Now back up, again, to the violence and intrigue and local risings and petty civil wars that make the regency of Edward VI such a stirring read. Of course, eventually novitiates become Christians; so, still, a bad bet, in the same way that the two-year slavery of Somerset's legislation is a bad bet, right? On the contrary; on the day, it matters how  many men are willing to follow Dudley, and how many men will follow the Lord Protector. Quite possibly, it will matter that an obscure gentleman named Robert Kett will accept a secret commission from his landlord, one that will lead him to an agonising death on the gallows, in the understanding that his son will eventually, quietly, receive a forty-pound-a-year pension from at least one member of the Junta.

The point?

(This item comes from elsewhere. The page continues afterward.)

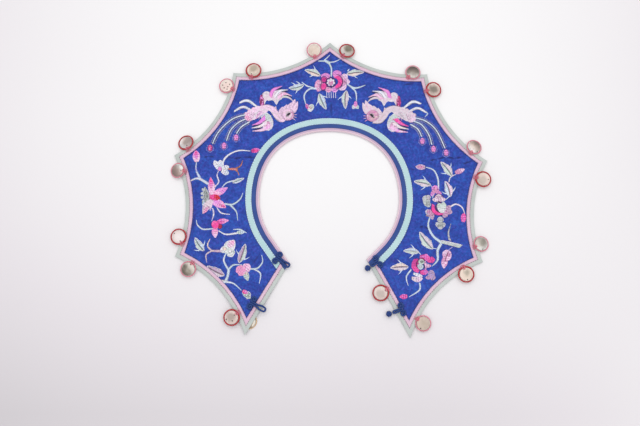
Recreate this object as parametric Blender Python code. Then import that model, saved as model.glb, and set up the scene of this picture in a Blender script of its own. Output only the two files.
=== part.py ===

That the communion table of the parish church, whether in Northampton, Massachusetts, or Lisbon, or anywhere else, is the place of entry into the community. Those who guard the door --your future godfather in a literal sense, can charge a tariff, and that tariff will be, well, by now you know exactly where I'm going.  No more needs to be said for the moment about the Halfway Covenant. People have been ducking this question for far too long now. It's not as though the power of religion to normalise American political participation is entirely irrelevant to us, even today.

*Of course, I don't buy that. I'd prefer to go with the answer implied by the pastoral inquiry directed by the Bishop of London to the Reverend Johnson of Stratford, Connecticut, who informs His Grace that in 1723 the town had between 250 and 300 families, of whom 50 were members of the Church of England, an unspecified number were Independents, and 200 (possibly not included in the former totals) were Indians, for whom no provision had been made for church services. Notice, by the way, that the Narragansett Indians are not included in this last total. They have their own church and communion service, although they lack a priest. Look, by the way! Even more evidence of Indians living alongside Yankees late into the pre-Revolutionary period!